Catechesi per nubendi 1

Cari giovani, l’epidemia ha stravolto i nostri piani: tutti i CORSI IN PREPARAZIONE al Matrimonio -alcuni già avviati- sono stati chiusi. Anch’io, che preferisco seguire personalmente le singole coppie, ho interrotto i colloqui. Al momento la maggior parte di coloro che avevano fissato il matrimonio lo hanno disdetto. Restano alcune coppie alle quali offro questo modesto contributo come CORSO di preparazione. Ci sta che quanto scriverò possa essere d’aiuto anche a chi è già sposato o a chi convive come pure a chi è solo ma aperto all’amore.

Prima di passare alla lezione perché ho scritto nubendi e non fidanzati? Perché la maggior parte di coloro che si presentano per sposarsi sono già conviventi e spesso con figli. Quindi dire “fidanzati” sarebbe improprio, ma anche “conviventi” sarebbe molto riduttivo perché soprattutto quando ci sono figli ormai c’è vera famiglia. Per questo motivo ho scelto “nubendi”.

Dunque, cari giovani, iniziando il corso per prima cosa verificate il vostro rapporto con il Signore. Quando vi presentate la prima cosa che il prete vi chiede riguarda proprio questo aspetto e le risposte sono (quasi) sempre le stesse.   Al prete che, serioso, vi chiede se siete “credenti” voi assentite immediatamente, addirittura con foga, quasi la domanda fosse provocatoria: “Certo che siamo credenti altrimenti non saremmo qui per prepararci al matrimonio”.

Ma quando poi lo stesso prete, stavolta ridacchiando sotto i baffi, vi chiede se frequentate la chiesa il discorso cambia. Le risposte dei giovani, molto imbarazzate, variano da: “Ci vengo per Pasqua e per Natale” a “Sono venuto al funerale della nonna Anselma” a “Sono sincero, non vi vengo mai”. Molte ragazze invece, aggiungendo un sospiro, rispondono: “Ho insegnato perfino il catechismo ma poi mi sono allontanata” oppure “Ci verrei volentieri ma non ho più tempo”.

Risulta quindi evidente che emanca l’anello di congiungimento fra il credere  e  il praticare. Allora proviamo a spiegare quale potrebbe essere la soluzione.

C’è da fare però una premessa importante. Si dà il caso infatti che, come abbiamo una conformazione personale fisica e psicologica per cui non esistono due persone uguali (al massimo simili), così abbiamo anche una conformazione spirituale derivante dall’educazione catechistica ricevuta, dall’esempio dei genitori, dal carattere ecc.

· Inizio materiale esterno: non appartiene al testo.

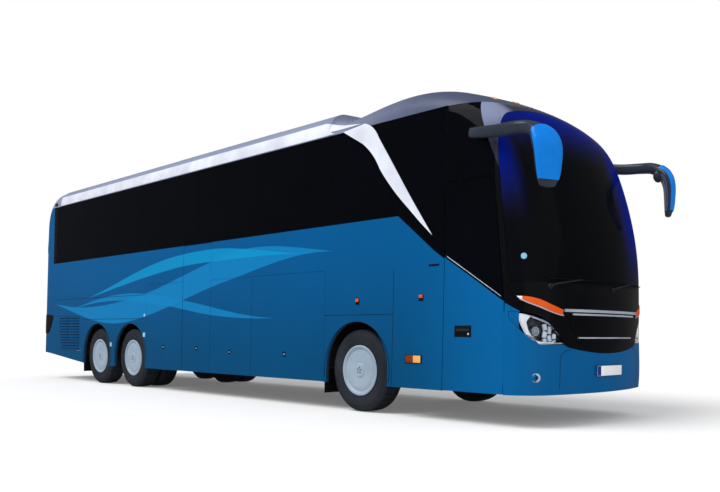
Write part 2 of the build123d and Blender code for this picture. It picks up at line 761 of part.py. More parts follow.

Questo fa sì che ognuno si pone in rapporto con il Signore nel modo più proprio e più congeniale. Può darsi quindi che, sia chi frequenta sempre sia chi non frequenta mai, abbiamo ugualmente uno stretto rapporto d’amore con il Signore.

Detto questo veniamo alla soluzione di cui dicevo in precedenza. Un conto è credere in Dio e un conto è amarlo. Come scrive San Giacomo: “Anche i diavoli ci credono in Dio e lo temono (sottinteso… ma non lo amano)”. Quando si parla di vita cristiana, prima della conoscenza e della stessa virtù (l’essere persone buone) ci sta l’AMORE.

Questo perché il Signore è una PERSONA. E una persona si conosce veramente soltanto quando si ama. Il Signore non è una chiesa (per quanto bella) o un libro. Una pietra o un libro non hanno bisogno d’essere amati per essere conosciuti. Il Signore invece essendo una persona prima di tutto deve essere amato e più si ama più si conosce!

Ora, quando io vado in chiesa ci vado per AMORE. Non ci vado per il prete o per farmi vedere chissà da chi. Io ci vado per Lui:  io Lo guardo e Lui mi guarda; Lui si offre (nella Comunione) e io lo accolgo; Io mi “sfogo” e Lui mi ascolta; Lui è felice d’avermi visto e io sono felice d’averLo reso felice.